## start
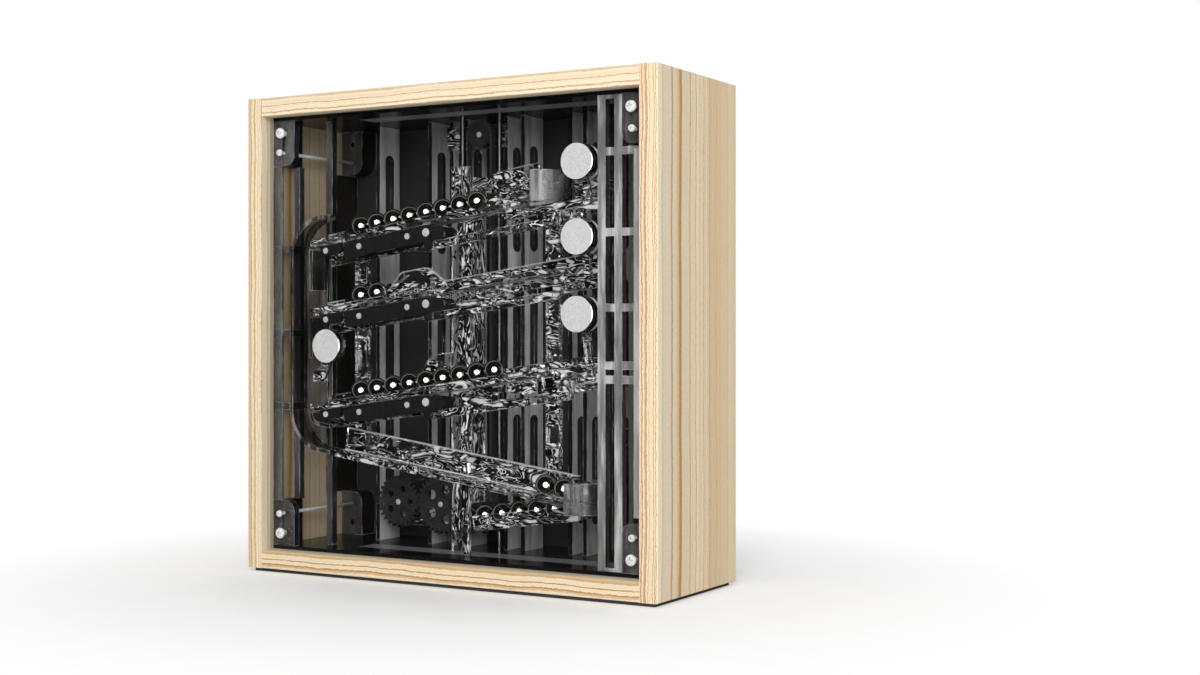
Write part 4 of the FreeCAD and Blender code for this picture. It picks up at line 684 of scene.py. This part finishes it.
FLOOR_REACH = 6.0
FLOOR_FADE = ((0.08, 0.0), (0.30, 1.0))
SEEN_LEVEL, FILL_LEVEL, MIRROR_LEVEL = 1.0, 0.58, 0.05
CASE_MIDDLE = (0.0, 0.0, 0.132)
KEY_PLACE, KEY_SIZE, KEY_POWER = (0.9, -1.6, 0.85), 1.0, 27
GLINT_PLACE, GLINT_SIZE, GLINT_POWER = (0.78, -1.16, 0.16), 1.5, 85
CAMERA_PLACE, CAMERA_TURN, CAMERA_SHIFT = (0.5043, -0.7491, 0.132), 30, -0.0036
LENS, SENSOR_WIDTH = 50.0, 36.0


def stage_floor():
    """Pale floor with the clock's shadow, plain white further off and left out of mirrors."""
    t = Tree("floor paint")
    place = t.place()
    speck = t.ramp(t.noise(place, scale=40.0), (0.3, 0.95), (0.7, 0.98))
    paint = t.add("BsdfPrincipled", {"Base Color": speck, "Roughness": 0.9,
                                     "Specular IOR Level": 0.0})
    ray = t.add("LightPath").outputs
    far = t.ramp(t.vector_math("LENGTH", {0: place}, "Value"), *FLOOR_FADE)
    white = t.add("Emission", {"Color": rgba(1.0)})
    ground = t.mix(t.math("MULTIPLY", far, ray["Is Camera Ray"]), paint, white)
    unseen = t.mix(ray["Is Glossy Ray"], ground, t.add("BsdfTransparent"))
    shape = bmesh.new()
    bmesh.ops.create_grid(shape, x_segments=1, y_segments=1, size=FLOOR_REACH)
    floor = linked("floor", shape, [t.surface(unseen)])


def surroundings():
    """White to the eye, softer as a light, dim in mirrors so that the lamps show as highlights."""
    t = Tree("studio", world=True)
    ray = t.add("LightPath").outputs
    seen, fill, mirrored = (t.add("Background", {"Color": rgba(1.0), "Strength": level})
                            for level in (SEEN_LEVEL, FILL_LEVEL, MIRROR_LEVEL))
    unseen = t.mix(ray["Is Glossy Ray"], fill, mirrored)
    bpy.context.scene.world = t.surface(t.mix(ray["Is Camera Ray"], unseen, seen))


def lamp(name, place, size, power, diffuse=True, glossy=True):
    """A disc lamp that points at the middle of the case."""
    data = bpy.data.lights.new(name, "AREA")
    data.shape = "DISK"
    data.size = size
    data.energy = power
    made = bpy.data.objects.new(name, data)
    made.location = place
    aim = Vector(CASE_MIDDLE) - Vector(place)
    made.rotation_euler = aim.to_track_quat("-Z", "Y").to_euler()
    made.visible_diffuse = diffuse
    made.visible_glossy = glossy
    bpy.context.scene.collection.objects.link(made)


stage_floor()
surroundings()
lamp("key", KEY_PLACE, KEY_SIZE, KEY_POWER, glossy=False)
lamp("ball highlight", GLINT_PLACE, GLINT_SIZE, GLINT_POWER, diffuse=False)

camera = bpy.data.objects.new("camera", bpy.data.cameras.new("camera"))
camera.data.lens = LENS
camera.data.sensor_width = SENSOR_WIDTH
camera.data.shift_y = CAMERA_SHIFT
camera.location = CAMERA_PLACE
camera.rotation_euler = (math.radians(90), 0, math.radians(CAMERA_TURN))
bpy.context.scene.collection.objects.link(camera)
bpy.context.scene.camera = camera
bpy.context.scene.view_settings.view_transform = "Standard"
## end
### Task goal
Write the entire listing out again, word for word.

### Solution to this task
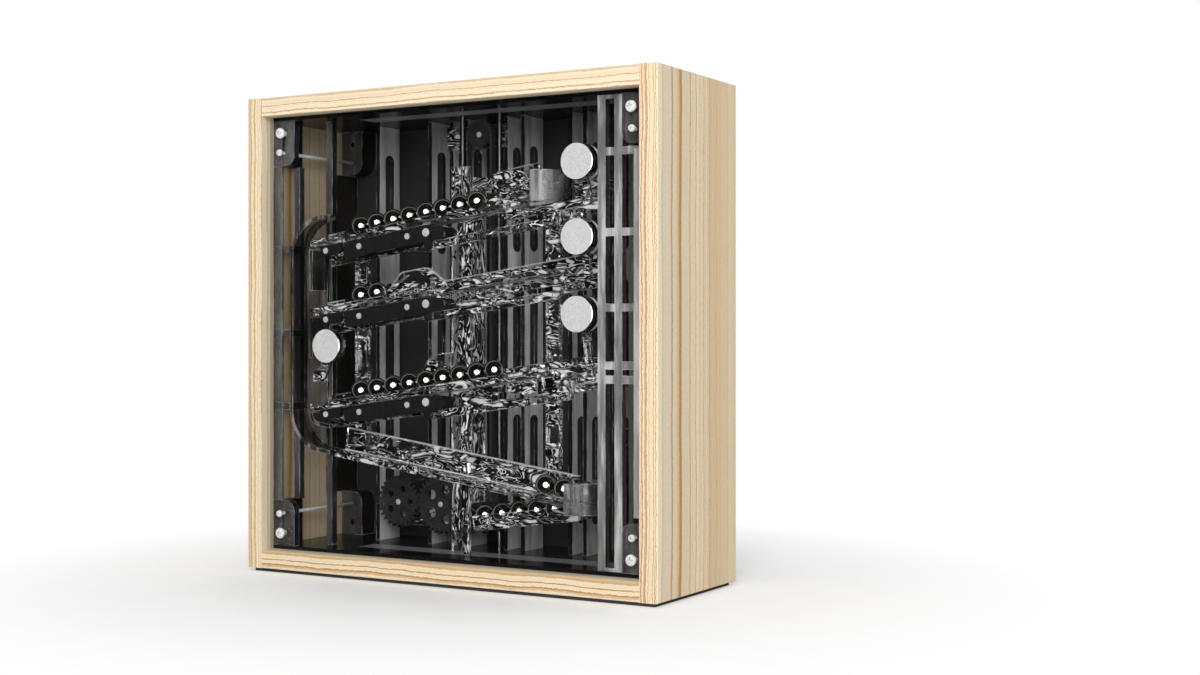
Write part 4 of the FreeCAD and Blender code for this picture. It picks up at line 684 of scene.py. This part finishes it.
FLOOR_REACH = 6.0
FLOOR_FADE = ((0.08, 0.0), (0.30, 1.0))
SEEN_LEVEL, FILL_LEVEL, MIRROR_LEVEL = 1.0, 0.58, 0.05
CASE_MIDDLE = (0.0, 0.0, 0.132)
KEY_PLACE, KEY_SIZE, KEY_POWER = (0.9, -1.6, 0.85), 1.0, 27
GLINT_PLACE, GLINT_SIZE, GLINT_POWER = (0.78, -1.16, 0.16), 1.5, 85
CAMERA_PLACE, CAMERA_TURN, CAMERA_SHIFT = (0.5043, -0.7491, 0.132), 30, -0.0036
LENS, SENSOR_WIDTH = 50.0, 36.0


def stage_floor():
    """Pale floor with the clock's shadow, plain white further off and left out of mirrors."""
    t = Tree("floor paint")
    place = t.place()
    speck = t.ramp(t.noise(place, scale=40.0), (0.3, 0.95), (0.7, 0.98))
    paint = t.add("BsdfPrincipled", {"Base Color": speck, "Roughness": 0.9,
                                     "Specular IOR Level": 0.0})
    ray = t.add("LightPath").outputs
    far = t.ramp(t.vector_math("LENGTH", {0: place}, "Value"), *FLOOR_FADE)
    white = t.add("Emission", {"Color": rgba(1.0)})
    ground = t.mix(t.math("MULTIPLY", far, ray["Is Camera Ray"]), paint, white)
    unseen = t.mix(ray["Is Glossy Ray"], ground, t.add("BsdfTransparent"))
    shape = bmesh.new()
    bmesh.ops.create_grid(shape, x_segments=1, y_segments=1, size=FLOOR_REACH)
    floor = linked("floor", shape, [t.surface(unseen)])


def surroundings():
    """White to the eye, softer as a light, dim in mirrors so that the lamps show as highlights."""
    t = Tree("studio", world=True)
    ray = t.add("LightPath").outputs
    seen, fill, mirrored = (t.add("Background", {"Color": rgba(1.0), "Strength": level})
                            for level in (SEEN_LEVEL, FILL_LEVEL, MIRROR_LEVEL))
    unseen = t.mix(ray["Is Glossy Ray"], fill, mirrored)
    bpy.context.scene.world = t.surface(t.mix(ray["Is Camera Ray"], unseen, seen))


def lamp(name, place, size, power, diffuse=True, glossy=True):
    """A disc lamp that points at the middle of the case."""
    data = bpy.data.lights.new(name, "AREA")
    data.shape = "DISK"
    data.size = size
    data.energy = power
    made = bpy.data.objects.new(name, data)
    made.location = place
    aim = Vector(CASE_MIDDLE) - Vector(place)
    made.rotation_euler = aim.to_track_quat("-Z", "Y").to_euler()
    made.visible_diffuse = diffuse
    made.visible_glossy = glossy
    bpy.context.scene.collection.objects.link(made)


stage_floor()
surroundings()
lamp("key", KEY_PLACE, KEY_SIZE, KEY_POWER, glossy=False)
lamp("ball highlight", GLINT_PLACE, GLINT_SIZE, GLINT_POWER, diffuse=False)

camera = bpy.data.objects.new("camera", bpy.data.cameras.new("camera"))
camera.data.lens = LENS
camera.data.sensor_width = SENSOR_WIDTH
camera.data.shift_y = CAMERA_SHIFT
camera.location = CAMERA_PLACE
camera.rotation_euler = (math.radians(90), 0, math.radians(CAMERA_TURN))
bpy.context.scene.collection.objects.link(camera)
bpy.context.scene.camera = camera
bpy.context.scene.view_settings.view_transform = "Standard"